Where Corporate Affairs Can Make an Impact: Corporate affairs leadership is critical in helping organizations navigate the human implications of automation and AI. The role is not simply to explain efficiency gains, but to help leadership anticipate and manage employee concern, uncertainty, and erosion of trust that can accompany rapid technological change. Corporate affairs professionals can advise on how and when to communicate AI adoption, ensuring transparency without fueling unnecessary fear.

Just as important is shaping the narrative around reskilling, workforce evolution, and talent strategy. As AI reshapes roles and skill requirements, corporate affairs can help align internal messaging with recruiting, learning and development, and workforce planning efforts, reinforcing that automation is a transition, not an abandonment, of people.

In 2026, organizations that approach AI with credibility and empathy will be better positioned to maintain morale, attract the right talent, and avoid internal issues that can quickly become reputational risks.

3. Culture, Inclusion, and the Corporate Reset

In 2025, several major corporations publicly restructured or scaled back traditional DEI programs amid shifting political, legal, and stakeholder pressures. These changes ranged from AT&T’s announced end of DEI initiatives to the widespread reframing of diversity commitments in annual corporate filings. The result was not a rejection of inclusion itself, but a recalibration of how companies talk about it, fund it, and operationalize it.

At the same time, company culture came under sharper scrutiny, with employees and external stakeholders increasingly judging organizations not by stated values, but by how leadership decisions reflected those values during periods of change, restructuring, and uncertainty.

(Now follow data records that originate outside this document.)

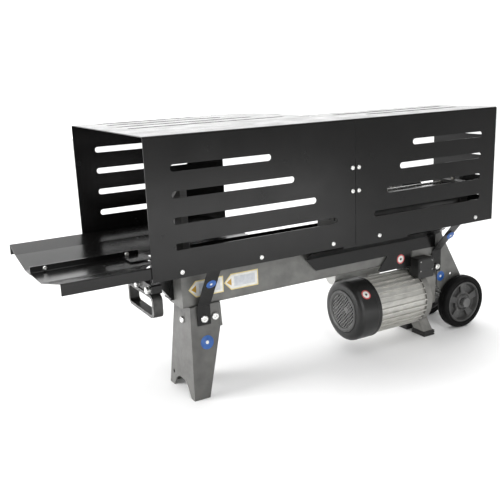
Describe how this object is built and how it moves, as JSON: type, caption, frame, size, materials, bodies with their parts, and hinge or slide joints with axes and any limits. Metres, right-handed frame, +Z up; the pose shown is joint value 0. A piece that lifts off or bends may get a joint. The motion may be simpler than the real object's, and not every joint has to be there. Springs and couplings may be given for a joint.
{
  "type": "log splitter",
  "caption": "Horizontal electric log splitter: slotted guard hood over a hydraulic ram and wedge on a beam, with out-feed tray, motor, pump, front leg and rear wheels.",
  "frame": {"origin": "middle of the outer box, on the ground", "axes": "+X along the beam from the out-feed tray towards the wheels, +Y from the near guard panel to the far one, +Z up"},
  "size_m": [1.199, 0.4986, 0.613],
  "materials": {
    "black_paint": "semi-gloss black powder coat",
    "grey_paint": "silver-grey hammered paint",
    "zinc": "bright zinc plating",
    "chrome": "hard chrome",
    "steel": "machined steel",
    "aluminium": "bare die-cast aluminium",
    "cast_grey": "grey painted casting",
    "black_plastic": "moulded black plastic",
    "rubber": "matt rubber",
    "tyre": "solid rubber tyre",
    "green_plastic": "green button cap",
    "red_plastic": "red button cap"
  },
  "bodies": {
    "frame": {"guard_left_hood": "black_paint", "guard_right_hood": "black_paint", "guard_joining_plates": "black_paint", "tray_near": "black_paint", "tray_far": "black_paint", "bed_wing_near": "black_paint", "bed_wing_far": "black_paint", "support_brackets": "black_paint", "end_bracket": "black_paint", "side_shroud": "black_paint", "lever_guard": "black_paint", "handle_loop": "black_paint", "beam": "grey_paint", "bed_plate": "grey_paint", "front_leg": "grey_paint", "leg_bracket": "grey_paint", "axle_plates": "grey_paint", "wedge": "grey_paint", "cylinder_tube": "grey_paint", "cylinder_heads": "grey_paint", "guard_screws": "zinc", "frame_bolts": "zinc", "tie_rods": "zinc", "hydraulic_pipes": "zinc", "axle": "zinc", "lever_pin": "zinc", "spool_spring": "steel", "bearings": "steel", "stator": "steel", "motor_housing": "aluminium", "capacitor": "aluminium", "motor_flange": "cast_grey", "rear_shield": "cast_grey", "pump_casing": "cast_grey", "valve_block": "cast_grey", "fan_cover": "black_plastic", "terminal_box": "black_plastic", "switch_box": "black_plastic", "axle_caps": "black_plastic", "filler_plug": "black_plastic", "foot_pads": "rubber"},
    "ram": {"piston": "steel", "piston_seal": "rubber", "piston_rod": "chrome", "pusher": "grey_paint", "pusher_shoes": "black_paint"},
    "lever": {"control_lever": "steel", "lever_knob": "black_plastic"},
    "spool_body": {"spool": "steel"},
    "start_button_body": {"start_button": "green_plastic"},
    "stop_button_body": {"stop_button": "red_plastic"},
    "wheel_near": {"wheel_near_tyre": "tyre", "wheel_near_hub": "black_plastic"},
    "wheel_far": {"wheel_far_tyre": "tyre", "wheel_far_hub": "black_plastic"},
    "motor_rotor": {"rotor": "steel", "motor_shaft": "steel", "fan": "black_plastic", "drive_gear": "steel"},
    "pump_idler": {"driven_gear": "steel"}
  },
  "joints": [
    {"name": "ram_extend", "type": "slide", "parent": "frame", "child": "ram", "axis": [-1, 0, 0], "range_m": [0, 0.32]},
    {"name": "lever_tilt", "type": "hinge", "parent": "frame", "child": "lever", "pos_m": [0.3485, -0.07, 0.412], "axis": [0, -1, 0], "range_deg": [0, 20], "stiffness_Nm_per_rad": 2, "springref_deg": -5.73},
    {"name": "spool_travel", "type": "slide", "parent": "frame", "child": "spool_body", "axis": [0, 0, -1], "range_m": [0, 0.0052], "deforming": ["spool_spring"]},
    {"name": "start_press", "type": "slide", "parent": "frame", "child": "start_button_body", "axis": [0, -1, 0], "range_m": [0, 0.004], "stiffness_N_per_m": 300, "springref_m": -0.002},
    {"name": "stop_press", "type": "slide", "parent": "frame", "child": "stop_button_body", "axis": [0, -1, 0], "range_m": [0, 0.004], "stiffness_N_per_m": 300, "springref_m": -0.002},
    {"name": "wheel_near_spin", "type": "hinge", "parent": "frame", "child": "wheel_near", "pos_m": [0.5245, -0.2055, 0.075], "axis": [0, 1, 0], "continuous": true},
    {"name": "wheel_far_spin", "type": "hinge", "parent": "frame", "child": "wheel_far", "pos_m": [0.5245, -0.0765, 0.075], "axis": [0, 1, 0], "continuous": true},
    {"name": "motor_spin", "type": "hinge", "parent": "frame", "child": "motor_rotor", "pos_m": [0.2945, -0.154, 0.107], "axis": [1, 0, 0], "continuous": true},
    {"name": "pump_idler_spin", "type": "hinge", "parent": "frame", "child": "pump_idler", "pos_m": [0.4305, -0.154, 0.137], "axis": [1, 0, 0], "continuous": true}
  ],
  "couplings": [
    {"joint": "spool_travel", "follows": "lever_tilt", "m_per_rad": 0.0143},
    {"joint": "pump_idler_spin", "follows": "motor_spin", "ratio": -1}
  ]
}
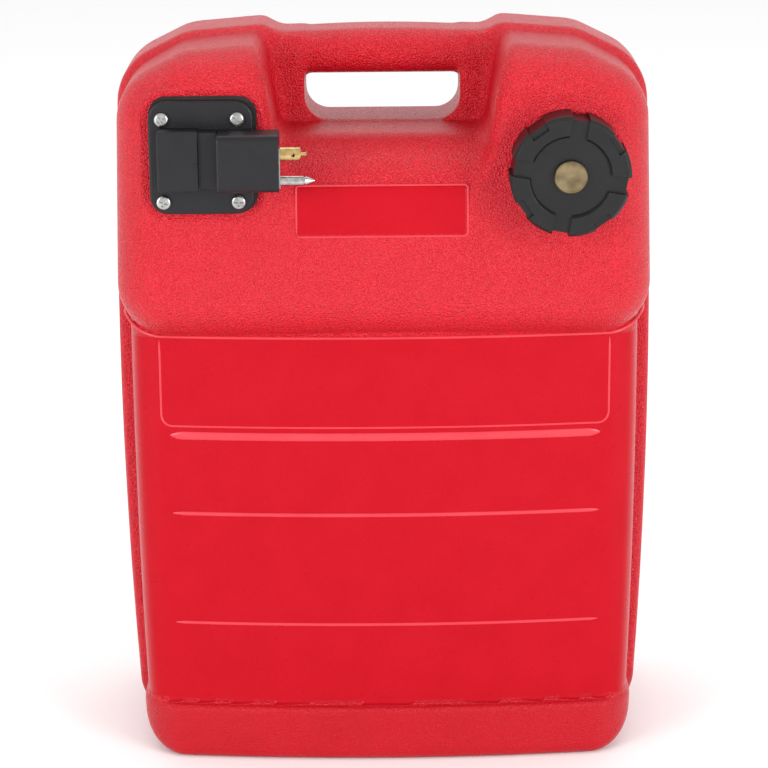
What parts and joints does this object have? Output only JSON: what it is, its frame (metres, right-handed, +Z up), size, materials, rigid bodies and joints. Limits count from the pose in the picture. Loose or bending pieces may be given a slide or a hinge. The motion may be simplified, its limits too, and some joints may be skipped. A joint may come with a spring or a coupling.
{
  "type": "outboard fuel tank",
  "caption": "Portable red outboard fuel tank with a hand slot, a threaded filler cap with vent screw, and a fuel outlet with quick-connect pins.",
  "frame": {"origin": "centre of the base on the floor, in the mould's parting plane", "axes": "+Z up the tank as it stands, -Y out of the front with the filler cap, +X to the right seen from the front"},
  "size_m": [0.3466, 0.225, 0.4761],
  "materials": {
    "red_plastic": "grained and satin moulded polyethylene",
    "black_plastic": "fine satin moulded nylon",
    "pale_plastic": "plain moulded",
    "rubber": "matt",
    "brass": "turned",
    "zinc_steel": "bright plated"
  },
  "bodies": {
    "tank": {"tank_shell": "red_plastic", "outlet_gasket": "rubber", "outlet_plate": "black_plastic", "outlet_screws": "zinc_steel", "seat_inserts": "brass", "connector_housing": "black_plastic", "fuel_nipple": "brass", "valve_seal": "rubber", "valve_spring": "zinc_steel", "guide_pin": "zinc_steel", "connector_plate": "zinc_steel", "pickup_tube": "pale_plastic", "pickup_strainer": "pale_plastic"},
    "cap_seal_body": {"cap_gasket": "rubber"},
    "cap": {"cap_body": "black_plastic", "vent_insert": "brass"},
    "vent_washer": {"vent_seal": "rubber"},
    "vent": {"vent_screw": "brass"},
    "poppet": {"valve_pin": "zinc_steel"}
  },
  "joints": [
    {"name": "cap_rise", "type": "slide", "parent": "tank", "child": "cap_seal_body", "axis": [0, -1, 0], "range_m": [0, 0.0121]},
    {"name": "cap_turn", "type": "hinge", "parent": "cap_seal_body", "child": "cap", "pos_m": [0.1137, -0.1, 0.3974], "axis": [0, -1, 0], "range_deg": [0, 720]},
    {"name": "vent_rise", "type": "slide", "parent": "cap", "child": "vent_washer", "axis": [0, -1, 0], "range_m": [0, 0.0021]},
    {"name": "vent_turn", "type": "hinge", "parent": "vent_washer", "child": "vent", "pos_m": [0.1137, -0.1, 0.3974], "axis": [0, -1, 0], "range_deg": [0, 720]},
    {"name": "valve_press", "type": "slide", "parent": "tank", "child": "poppet", "axis": [-1, 0, 0], "range_m": [0, 0.003], "stiffness_N_per_m": 900, "springref_m": -0.002, "deforming": ["valve_spring"]}
  ],
  "couplings": [
    {"joint": "cap_rise", "follows": "cap_turn", "m_per_rad": 0.00095493},
    {"joint": "vent_rise", "follows": "vent_turn", "m_per_rad": 0.00015915}
  ]
}
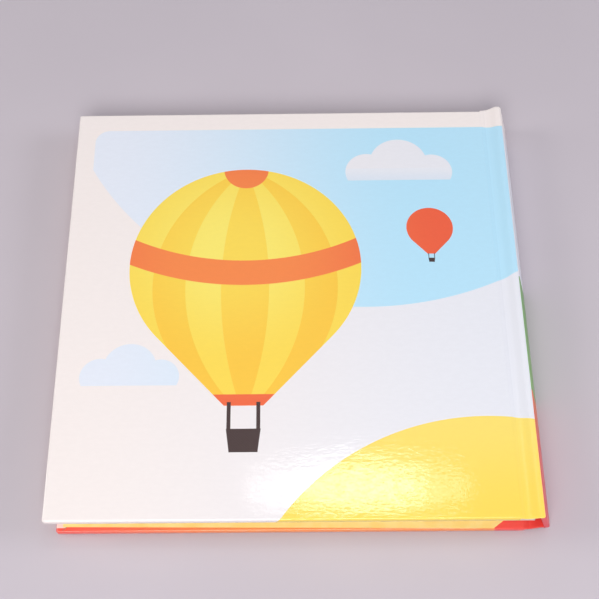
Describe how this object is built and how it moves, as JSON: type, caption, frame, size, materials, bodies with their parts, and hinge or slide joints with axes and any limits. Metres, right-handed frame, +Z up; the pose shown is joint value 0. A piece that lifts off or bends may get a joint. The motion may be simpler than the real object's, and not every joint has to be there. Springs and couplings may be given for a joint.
{
  "type": "board book",
  "caption": "Square hardcover board book lying closed on its front cover; both covers open on hinges at the spine, over a block of thick card leaves.",
  "frame": {"origin": "under the middle of the closed book's box, on the surface that it lies on", "axes": "+X to the spine, +Y to the head of the book, +Z up through the back cover"},
  "size_m": [0.2152, 0.212, 0.0189],
  "materials": {
    "printed_paper": "gloss laminated print, cream white",
    "front_paper": "gloss laminated print, orange red",
    "front_panel": "gloss laminated print, pale yellow",
    "ink_sky": "gloss laminated print, pale blue",
    "ink_yellow": "gloss laminated print, yellow",
    "ink_amber": "gloss laminated print, deeper yellow",
    "ink_orange": "gloss laminated print, orange red",
    "ink_brown": "gloss laminated print, dark brown",
    "ink_red": "gloss laminated print, red",
    "ink_green": "gloss laminated print, green",
    "end_paper": "uncoated, yellow",
    "greyboard": "bare board",
    "leaf_card": "coated white card",
    "lining_paper": "bare paper"
  },
  "bodies": {
    "front_cover": {"front_board": "greyboard", "front_wrap": "front_paper", "front_print_panel": "front_panel", "front_end_sheet": "end_paper"},
    "page_block": {"page_block": "leaf_card", "block_lining": "lining_paper", "front_end_hinge": "end_paper", "back_end_hinge": "end_paper", "spine_card": "greyboard", "spine_wrap": "printed_paper", "spine_print_red": "ink_red", "spine_print_orange": "ink_orange", "spine_print_green": "ink_green", "spine_print_sky": "ink_sky", "spine_print_meadow": "ink_yellow"},
    "back_cover": {"back_board": "greyboard", "back_wrap": "printed_paper", "back_print_sky": "ink_sky", "back_print_meadow": "ink_yellow", "back_print_balloon": "ink_yellow", "back_print_stripes": "ink_amber", "back_print_trim": "ink_orange", "back_print_baskets": "ink_brown", "back_end_sheet": "end_paper"}
  },
  "joints": [
    {"name": "front_joint", "type": "hinge", "parent": "front_cover", "child": "page_block", "pos_m": [0.09975, 0, 0], "axis": [0, 1, 0], "range_deg": [0, 180]},
    {"name": "back_joint", "type": "hinge", "parent": "page_block", "child": "back_cover", "pos_m": [0.09635, 0, 0.01885], "axis": [0, 1, 0], "range_deg": [0, 180]}
  ]
}
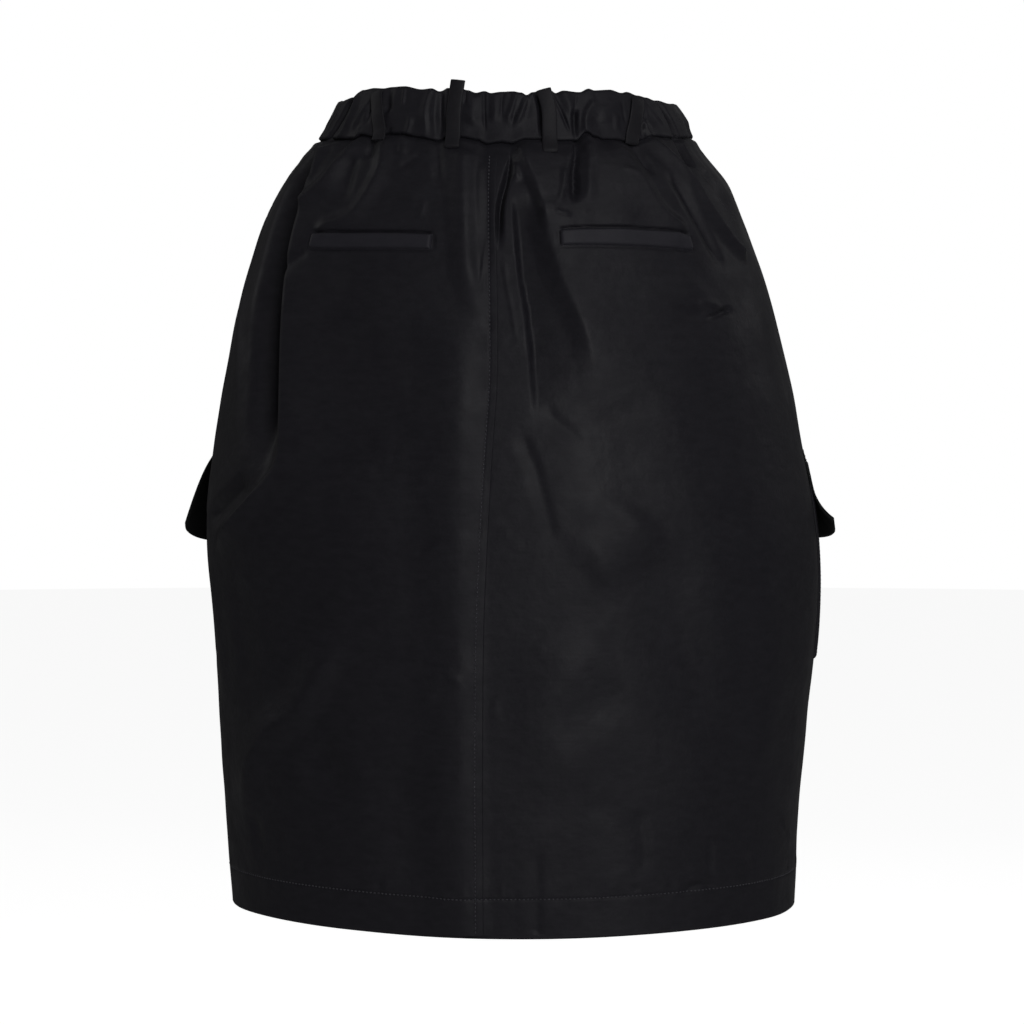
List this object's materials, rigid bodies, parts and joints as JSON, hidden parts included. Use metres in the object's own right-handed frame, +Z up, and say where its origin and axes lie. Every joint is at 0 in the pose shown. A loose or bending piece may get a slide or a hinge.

As we look toward 2026, the question is no longer whether inclusivity matters. It’s whether companies have learned how to advance it in ways that are durable, defensible, and embedded in business strategy and corporate culture rather than positioned as standalone initiatives. The organizations that get this right will treat culture less as a headline and more as infrastructure reinforced through leadership behavior, decision-making, and employee experience allowing inclusion to endure even as the external environment remains volatile.

Where Corporate Affairs Can Make an Impact: Corporate affairs leadership here is essential. The role is not to retreat from inclusion, nor to overcorrect with performative messaging, but to help organizations recalibrate culture and belonging through the lens of business outcomes, workforce engagement, and enterprise risk. Corporate affairs leaders can guide companies in integrating inclusive practices into leadership development, talent pipelines, and employee experience in ways that are practical, durable, and less vulnerable to external scrutiny.

Equally important is advising leadership teams on when to speak, when to act quietly, and how to communicate cultural commitments with consistency and credibility. In the coming year, the companies that get this right will be those that treat culture not as a headline, but as infrastructure reinforced through decisions, behaviors, and accountability. Corporate affairs will be central to making that shift stick.

Final comments . . . In 2026, corporate affairs professionals have a unique opportunity to be at the forefront of these transformations. By bridging the gap between policy and practice, championing the human side of automation, and fostering a culture of flexibility and inclusion, we can help our organizations not just navigate change, but truly thrive in it.